Positive Technologies intelligence identifies the most common attacks against web applications including what hackers hope their attack will achieve
Government agencies’ web applications have been identified as the hackers’ top target, followed by IT companies and financial organizations, with educational institutions in fourth. The most widespread attacks in Q1 2017 were SQL injection and cross-site scripting, each accounting for about a third of the total number of detected attacks.
The intelligence was collected by Positive Technologies, from pilot projects in which PT Application Firewall was implemented during the first three months of 2017, to determine the prevalent attacks being targeted at web applications. The attacks were then manually verified to rule out false positives. The data was then analyzed to calculate an average ‘24 hour’ period.
The average number of registered information security incidents in government agencies is 2,160 per day, compared with 1,516 incidents in IT companies, 528 incidents in financial organizations, and 32 attacks on educational institutions. Attack levels are consistent across all days of the week, including weekends, although activity increases during the afternoon and evening.
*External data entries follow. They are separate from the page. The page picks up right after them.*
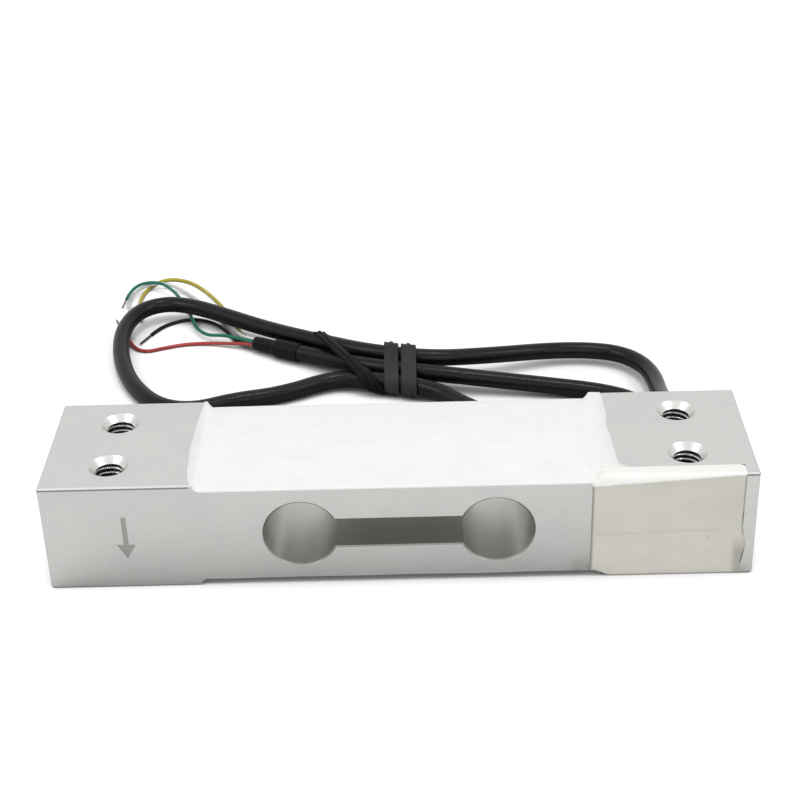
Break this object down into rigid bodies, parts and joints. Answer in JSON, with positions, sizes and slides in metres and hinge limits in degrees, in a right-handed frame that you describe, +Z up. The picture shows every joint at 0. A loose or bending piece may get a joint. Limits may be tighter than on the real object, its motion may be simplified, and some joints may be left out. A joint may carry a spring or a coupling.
{
  "type": "single point load cell",
  "caption": "Aluminium binocular-beam load cell with silicone-covered gauges, threaded mounting holes and a tied cable with bare-ended leads.",
  "frame": {"origin": "centre of the beam's underside, between its two ends and its two sides", "axes": "+X along the beam towards its fixed, cable end; +Y towards the face the cable leaves by; +Z up, against the load"},
  "size_m": [0.1353, 0.1295, 0.0222],
  "materials": {
    "beam_aluminium": "fine-milled, softly satin",
    "gauge_film": "amber film",
    "solder": "bright solder",
    "enamelled_wire": "red enamel",
    "board_green": "green solder mask",
    "resistor_black": "glazed ceramic",
    "white_silicone": "smooth white silicone",
    "ivory_silicone": "smooth ivory-grey silicone",
    "cable_black": "satin black jacket",
    "sleeve_black": "matte shrink tubing",
    "tie_grey": "dark grey ribbed plastic",
    "lead_white": "white insulation",
    "lead_green": "green insulation",
    "lead_red": "red insulation",
    "lead_black": "black insulation",
    "lead_yellow": "yellow insulation",
    "tinned_copper": "dull tinned strands"
  },
  "bodies": {
    "root": {"beam_body": "beam_aluminium", "strain_gauge_top_left": "gauge_film", "strain_gauge_top_right": "gauge_film", "strain_gauge_bottom_left": "gauge_film", "strain_gauge_bottom_right": "gauge_film", "solder_pads_top": "solder", "solder_pads_bottom": "solder", "gauge_wires_top": "enamelled_wire", "gauge_wires_bottom": "enamelled_wire", "trim_board": "board_green", "trim_resistors": "resistor_black", "lead_solder_joints": "solder", "wire_solder_joints": "solder", "inner_lead_white": "lead_white", "inner_lead_green": "lead_green", "inner_lead_red": "lead_red", "inner_lead_black": "lead_black", "inner_lead_yellow": "lead_yellow", "top_sealant": "white_silicone", "bottom_sealant": "white_silicone", "side_sealant": "ivory_silicone", "exit_bead": "ivory_silicone", "cable_jacket": "cable_black", "shrink_sleeve": "sleeve_black", "twist_tie": "tie_grey", "lead_white": "lead_white", "lead_green": "lead_green", "lead_red": "lead_red", "lead_black": "lead_black", "lead_yellow": "lead_yellow", "tip_white": "tinned_copper", "tip_green": "tinned_copper", "tip_red": "tinned_copper", "tip_black": "tinned_copper", "tip_yellow": "tinned_copper"}
  },
  "joints": []
}
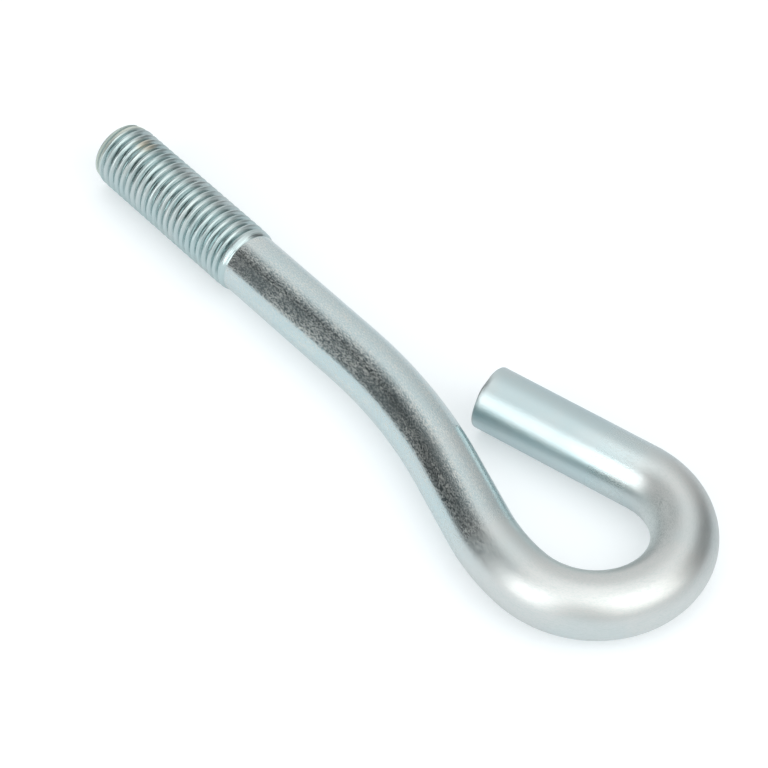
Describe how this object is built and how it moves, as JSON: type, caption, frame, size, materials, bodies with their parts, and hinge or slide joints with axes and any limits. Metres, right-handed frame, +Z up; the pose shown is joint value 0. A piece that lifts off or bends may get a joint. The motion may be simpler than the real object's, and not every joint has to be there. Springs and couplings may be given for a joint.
{
  "type": "foundation bolt",
  "caption": "Hooked foundation bolt: round bar with a rolled thread at one end, a shallow set bend and a long hook that closes back beside the shank.",
  "frame": {"origin": "on the thread's axis, at the first full turn of thread, 3.3 mm in from the end face", "axes": "the bolt lies on its side with all its bends in the XY plane; -X points out of the threaded end, +X runs along the shank to the hook, +Y is the side on which the hook closes, +Z is up"},
  "size_m": [0.181, 0.0539, 0.016],
  "materials": {
    "zinc_plated_steel": "electroplated zinc with a clear blue-white passivate, satin, grainy where the bar was drawn and bent"
  },
  "bodies": {
    "root": {"hooked_bolt": "zinc_plated_steel"}
  },
  "joints": []
}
Ekaterina Kilyusheva, an analyst at Positive Technologies, explains the motivations behind attacks: “Personal data is the most valuable information resource that government agencies have, so attacks are directed either at users of applications or at databases where such information is stored. Unsurprisingly, attacks against financial organizations are financially motivated, with the aim of gaining access to sensitive data or control of the server to eventually steal money. In educational institutions, malicious users are often students themselves who either seek to access data, such as exam papers, or change current information, such as exam results or scholarship lists. This is evidenced by the results of previous Positive Technologies’ studies.”
The most prevalent attacks in Q1 2017 were SQL injection and cross-site scripting, each accounting for about a third of the total number of detected attacks. Ekaterina adds: “While SQL injection is used to gain access to sensitive information or execute operating system commands and penetrate a system, cross-site scripting is directed at users of applications. One thought as to why attackers may opt to strike at night, or over the weekend, is that the target's security staff are less likely to notice and be able to react.”
To detect and deflect web application attacks, an application-level firewall is recommended, capable of identifying and preventing even multi-staged targeted attacks. The firewall should support a number of protection techniques: such as blocking a request to, or a response from, a web application; masking a response to prevent leaks; blocking a user session or disconnecting, blocking the IP address of an attacker using built-in tools, transmitting an IP address to an external firewall or provider.
Protection tools must interact with external systems that collect and analyze events (SIEM), and send alerts to network-level DDoS protection tools. Additionally, when implementing a security system, it is necessary to take into account the intervals when malicious activity peaks, and pay special attention to network anomalies detected during this time.